In an effort to save them from the wrath of God, the Assyrians had a Levite priest brought back from exile to teach the pagans how to obey God (ironic, since the people of Israel, and the Levites with them, had been sent away into exile for doing the very same sort of abominable things that the Samaritans were then doing). The Levite was not very successful, but then he obviously hadn't been a very effective teacher for his own people either. Some Samaritans may have listened, but most "made gods of their own."So was Israel carried away out of their own land to Assyria unto this day."

"And the king of Assyria brought men from Babylon, and from Cuthah, and from Ava, and from Hamath, and from Sepharvaim, and placed them in the cities of Samaria instead of the children of Israel: and they possessed Samaria, and dwelt in the cities thereof. And so it was at the beginning of their dwelling there, that they feared not The Lord: therefore The Lord sent lions among them, which slew some of them.""Howbeit every nation made gods of their own, and put them in the houses of the high places which the Samaritans had made, every nation in their cities wherein they dwelt." (1 Kings 17:23-29 KJV)

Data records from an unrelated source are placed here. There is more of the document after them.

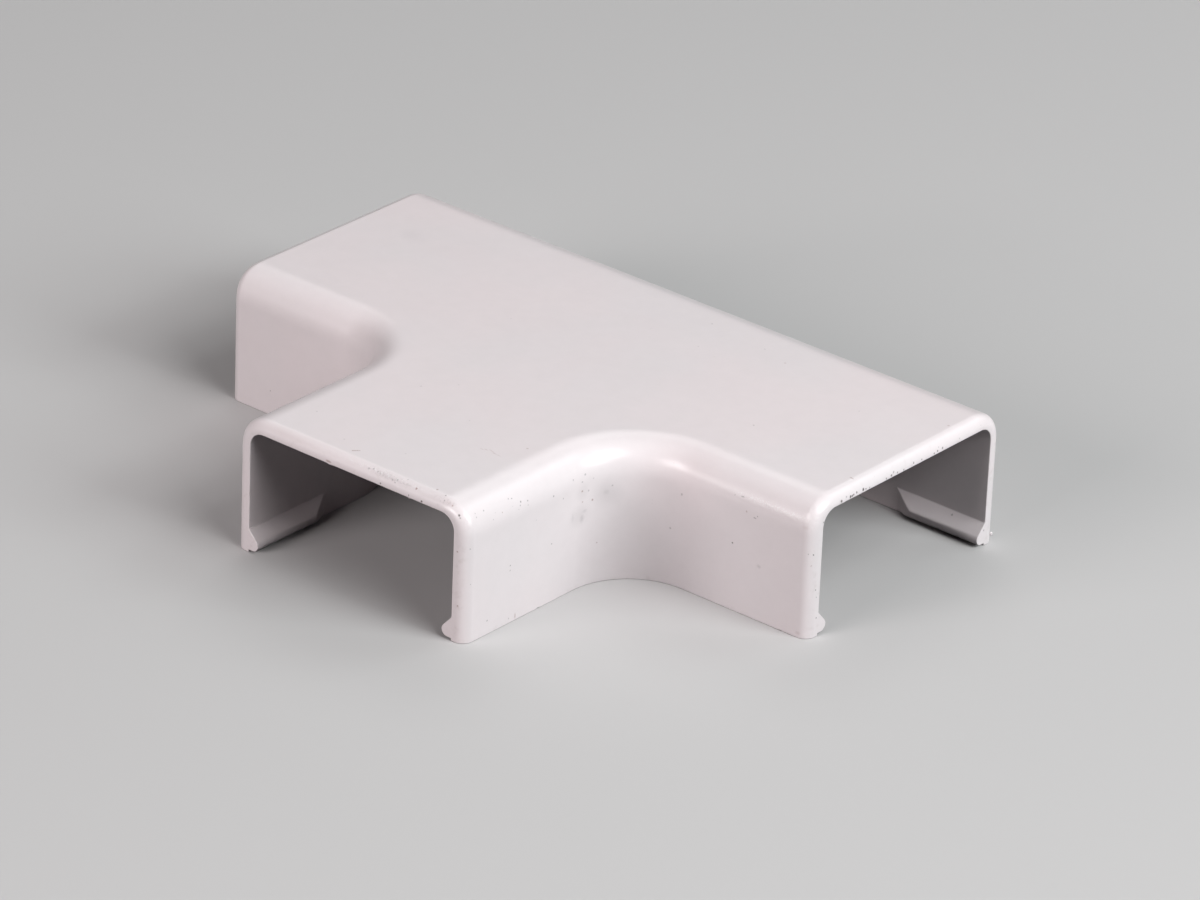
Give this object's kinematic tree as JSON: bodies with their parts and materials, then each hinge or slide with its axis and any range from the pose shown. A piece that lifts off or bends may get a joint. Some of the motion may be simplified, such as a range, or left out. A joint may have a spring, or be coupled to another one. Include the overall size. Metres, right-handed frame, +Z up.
{
  "type": "trunking tee fitting",
  "caption": "Moulded white tee cover for small rectangular cable trunking, open underneath, with rounded shoulders and mouths and snap beads inside its feet.",
  "frame": {"origin": "middle of the plan, on the plane that the feet stand on", "axes": "+X along the straight run, -Y out of the branch mouth, +Z up from the feet to the roof"},
  "size_m": [0.0724, 0.0512, 0.014],
  "materials": {
    "white_pvc": "satin white rigid PVC, as moulded"
  },
  "bodies": {
    "root": {"tee_cover": "white_pvc"}
  },
  "joints": []
}
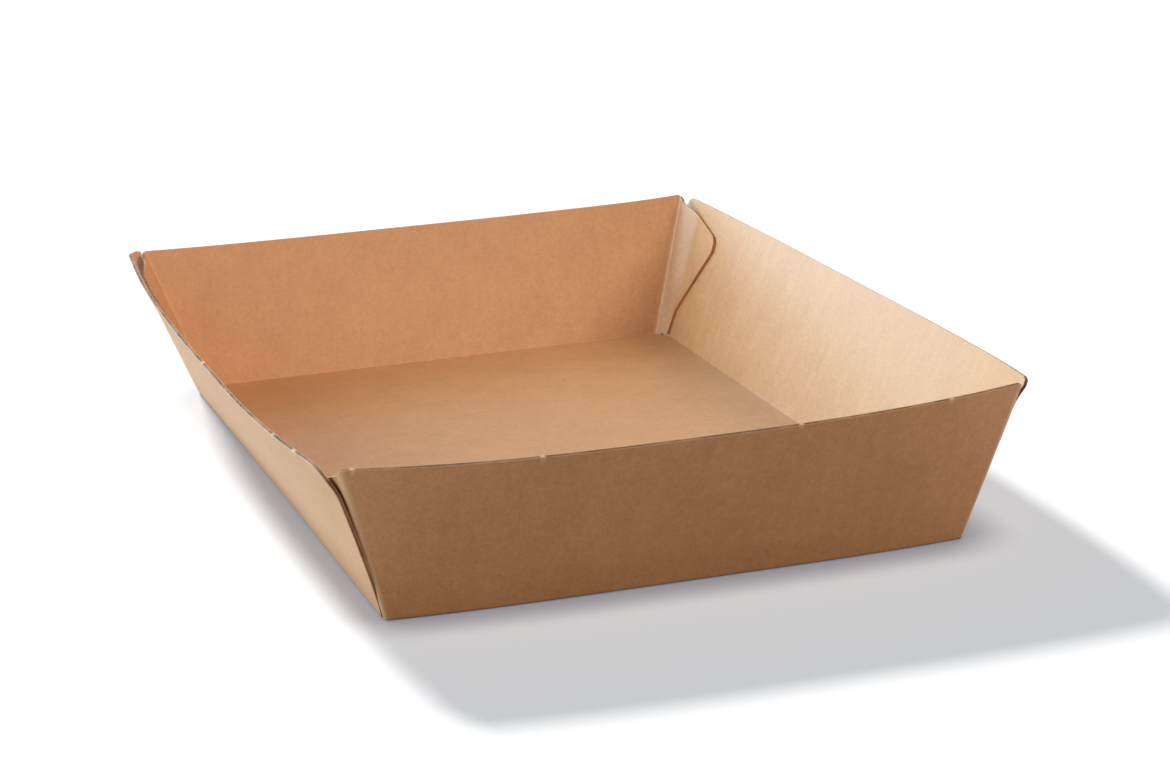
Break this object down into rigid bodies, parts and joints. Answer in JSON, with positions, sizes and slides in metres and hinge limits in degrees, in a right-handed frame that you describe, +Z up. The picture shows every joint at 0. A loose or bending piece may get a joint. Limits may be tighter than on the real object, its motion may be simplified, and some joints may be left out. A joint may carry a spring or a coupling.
{
  "type": "cardboard tray box",
  "caption": "Open rectangular tray folded from one sheet of brown kraft micro-flute board, with outward-leaning bowed walls and glued corner tabs.",
  "frame": {"origin": "centre of the base's underside, on the surface that the tray stands on", "axes": "+X along the short end walls, +Y along the long side walls to the back, +Z up out of the open top"},
  "size_m": [0.1914, 0.2596, 0.0426],
  "materials": {
    "kraft_board": "matt unprinted brown kraft"
  },
  "bodies": {
    "root": {"folded_tray": "kraft_board"}
  },
  "joints": []
}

Shechem regained importance after the Babylonian exile, when natives excluded from the temple in Jerusalem by repatriated Judean exiles built a rival shrine on Mt. Gerizim. Tensions between these rival shrines, each claiming to be the sole heir of Mosaic tradition led to clashes between Jews & Samaritans during the Hellenistic era. When the Hasmonean dynasty in Jerusalem occupied the province of Samaria, Johanan Hyrcanus destroyed Shechem and burned the temple on Mt. Gerizim in 127 B.C.

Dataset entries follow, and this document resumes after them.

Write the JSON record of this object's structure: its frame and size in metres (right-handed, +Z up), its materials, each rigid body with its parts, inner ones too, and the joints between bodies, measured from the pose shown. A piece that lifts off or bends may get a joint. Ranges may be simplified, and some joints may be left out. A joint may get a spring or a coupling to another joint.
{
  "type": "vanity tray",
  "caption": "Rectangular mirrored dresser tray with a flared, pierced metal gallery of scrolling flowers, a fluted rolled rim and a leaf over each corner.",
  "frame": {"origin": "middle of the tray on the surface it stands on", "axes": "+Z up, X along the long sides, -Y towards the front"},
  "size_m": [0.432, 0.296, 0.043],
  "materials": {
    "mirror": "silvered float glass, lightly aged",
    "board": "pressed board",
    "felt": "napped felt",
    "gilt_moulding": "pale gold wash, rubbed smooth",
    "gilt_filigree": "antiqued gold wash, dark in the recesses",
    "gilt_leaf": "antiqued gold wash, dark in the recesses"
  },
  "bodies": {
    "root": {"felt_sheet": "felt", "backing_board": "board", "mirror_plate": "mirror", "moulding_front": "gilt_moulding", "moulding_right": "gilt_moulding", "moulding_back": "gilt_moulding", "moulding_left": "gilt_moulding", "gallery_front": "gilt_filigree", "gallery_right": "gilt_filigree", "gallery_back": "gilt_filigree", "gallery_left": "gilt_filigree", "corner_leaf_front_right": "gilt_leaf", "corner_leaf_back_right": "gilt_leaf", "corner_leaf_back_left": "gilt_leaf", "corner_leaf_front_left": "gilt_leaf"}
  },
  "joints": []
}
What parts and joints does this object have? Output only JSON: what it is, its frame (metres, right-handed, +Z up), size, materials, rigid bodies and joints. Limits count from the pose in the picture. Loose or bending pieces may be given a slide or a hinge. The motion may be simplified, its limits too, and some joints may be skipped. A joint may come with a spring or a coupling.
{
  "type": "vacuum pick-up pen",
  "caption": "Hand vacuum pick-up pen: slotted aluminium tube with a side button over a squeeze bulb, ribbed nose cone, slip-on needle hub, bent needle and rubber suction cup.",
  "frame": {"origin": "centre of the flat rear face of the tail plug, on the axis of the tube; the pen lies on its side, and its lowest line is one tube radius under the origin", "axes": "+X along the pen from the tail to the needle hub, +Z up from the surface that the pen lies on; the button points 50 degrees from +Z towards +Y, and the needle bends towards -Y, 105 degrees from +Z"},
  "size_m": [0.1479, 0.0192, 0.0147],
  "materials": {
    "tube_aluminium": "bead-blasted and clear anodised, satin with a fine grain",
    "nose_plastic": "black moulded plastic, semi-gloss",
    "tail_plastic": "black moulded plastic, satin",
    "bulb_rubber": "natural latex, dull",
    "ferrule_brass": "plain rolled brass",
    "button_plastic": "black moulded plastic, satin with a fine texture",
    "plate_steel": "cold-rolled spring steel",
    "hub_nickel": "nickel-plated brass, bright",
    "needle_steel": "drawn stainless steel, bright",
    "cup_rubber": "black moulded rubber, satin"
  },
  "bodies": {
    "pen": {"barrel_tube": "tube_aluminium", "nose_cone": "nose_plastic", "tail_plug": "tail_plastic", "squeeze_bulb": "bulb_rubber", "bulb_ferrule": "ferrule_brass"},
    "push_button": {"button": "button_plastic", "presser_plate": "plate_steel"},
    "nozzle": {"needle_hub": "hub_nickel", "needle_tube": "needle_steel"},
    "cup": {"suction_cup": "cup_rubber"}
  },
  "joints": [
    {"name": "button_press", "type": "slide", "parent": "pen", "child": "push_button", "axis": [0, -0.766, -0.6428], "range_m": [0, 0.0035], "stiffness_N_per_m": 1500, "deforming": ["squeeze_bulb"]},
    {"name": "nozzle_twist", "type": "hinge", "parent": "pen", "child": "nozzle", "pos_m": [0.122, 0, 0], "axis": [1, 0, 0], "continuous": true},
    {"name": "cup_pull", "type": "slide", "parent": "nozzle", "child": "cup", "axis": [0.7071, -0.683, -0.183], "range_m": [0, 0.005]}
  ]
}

Ancient Shechem was never rebuilt. But the importance of Mt. Gerizim led to the foundation of a small Samaritan town near to the well. After the Romans destroyed the Jewish temple in 70 A.D.a new city, Neapolis. was built in honor of the emperor Vespasian 1.5 miles west of the ruins of the historic city. A small community of a few hundred Samaritans with its own high priest still lives in this city---

After the people of the southern kingdom of Judah (the tribes of Judah and Benjamin, became totally separate from the northern ten tribes of "Israel") returned to the land of Israel from their exile they refused to allow the Samaritans to take part in the rebuilding of the Temple because they were not Israelites. This contemptuous relationship continued right into New Testament times e.g "for the Jews have no dealings with the Samaritans" (John 4:9 KJV). "Samaritan" became a term of derision - in an intended insult to Jesus some of the Jewish authorities said to Him, "Say we not well that thou art a Samaritan, and has a devil?" (John 8:48 KJV)

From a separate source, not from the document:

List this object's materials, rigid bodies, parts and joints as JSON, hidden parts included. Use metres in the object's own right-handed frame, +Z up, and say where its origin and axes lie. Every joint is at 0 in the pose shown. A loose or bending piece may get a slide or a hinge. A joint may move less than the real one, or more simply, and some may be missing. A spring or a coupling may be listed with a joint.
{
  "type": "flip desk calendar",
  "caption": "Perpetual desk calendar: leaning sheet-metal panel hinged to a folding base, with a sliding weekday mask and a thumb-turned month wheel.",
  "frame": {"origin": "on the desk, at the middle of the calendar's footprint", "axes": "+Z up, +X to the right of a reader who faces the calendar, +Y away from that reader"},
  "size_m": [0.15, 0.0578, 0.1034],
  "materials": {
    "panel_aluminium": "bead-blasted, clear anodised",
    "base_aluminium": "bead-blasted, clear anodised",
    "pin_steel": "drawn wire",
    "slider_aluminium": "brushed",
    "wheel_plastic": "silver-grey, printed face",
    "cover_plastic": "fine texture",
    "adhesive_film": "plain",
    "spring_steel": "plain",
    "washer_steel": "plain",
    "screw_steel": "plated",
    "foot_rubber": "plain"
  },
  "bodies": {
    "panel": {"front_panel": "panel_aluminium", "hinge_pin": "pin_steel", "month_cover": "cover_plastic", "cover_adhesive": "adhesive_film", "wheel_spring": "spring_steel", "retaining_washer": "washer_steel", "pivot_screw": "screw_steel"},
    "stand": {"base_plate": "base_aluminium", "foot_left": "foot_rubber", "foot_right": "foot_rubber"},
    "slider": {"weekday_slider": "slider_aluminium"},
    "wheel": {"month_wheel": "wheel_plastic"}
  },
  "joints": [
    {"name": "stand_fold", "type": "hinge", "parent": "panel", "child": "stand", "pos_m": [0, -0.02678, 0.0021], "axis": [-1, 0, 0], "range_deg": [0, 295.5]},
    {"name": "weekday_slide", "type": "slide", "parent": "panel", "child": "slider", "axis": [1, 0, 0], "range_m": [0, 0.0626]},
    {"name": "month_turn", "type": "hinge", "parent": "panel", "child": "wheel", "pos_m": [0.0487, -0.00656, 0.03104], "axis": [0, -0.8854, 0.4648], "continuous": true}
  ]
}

Passover Night in Shechem (Sychar)

The Samaritans seperated from Temple practices after Solomon's Kingdom was divided and thus were uneffected by the destruction of the Temple in 70 A.D.. Their practice of Passover has continued for thousands of years unto this day. Ironically, the non-Israelite, non-Jewish, Samaritans fared far better when Judaism blossomed into Christianity. The Messiah freely and openly accepted and associated with Samaritan people (John 4:1-26), and they recognized and accepted Him as The Savior (John 4:39-42), while the Jewish leadership, His own people, generally rejected Him. Samaritans were among the earliest Christians (Acts 8:25, 9:31, 15:3).

The Assyrians captured SHECHEM in 722 B.C. The mixed marriages that followed produced the general term or name "Samaritans" of which only about 600 remain to this day. The Jerusalem Jews viewed the Samaritans with contempt and had no dealings with them. These "Samaritans" accepted the first five books of Moses and after being spurned by the Jews in the re-building of the Temple in Jerusalem they built their own Temple on Mount Gerazim. To this day Samaritan priests continue to sacrifice the Passover Lamb on Mount Gerazim.

"We are the real Israelites," declares Benyamin Tsedaka, a priest among the 600-strong Samaritan community which traces its ancestry back to the northern biblical kingdom of Israel. "Unlike some of our returning Jewish brothers," says Tsedaka, "we have always been here; we never ever left this land." Tsedaka claims to represent the 125th generation of his family to live in Israel, which according to him goes back 3630 years to the time of Joshua's conquest of the Land of Canaan.


The Patriarch highway gets its name from the path that was walked throughout Canaan and Israel from the North to the South --- traveling on the ridges of the hills and mountains. This is the path followed by Abraham, Isaac and Jacob and as they traversed the land. The Patriarch‚s moved their families, livestock and herdsmen along the Patriarch Highway. The highway wound its way atop the hills and mountains throughout Samaria. The large number of livestock being transported called for water and grazing land. This is also the path followed by Jesus as with his disciples when he moved from Jerusalem in the South to the Sea of Galilee in the North passing through Samaria. Today the Patriarch Highway follows closely the Israeli highway number 60.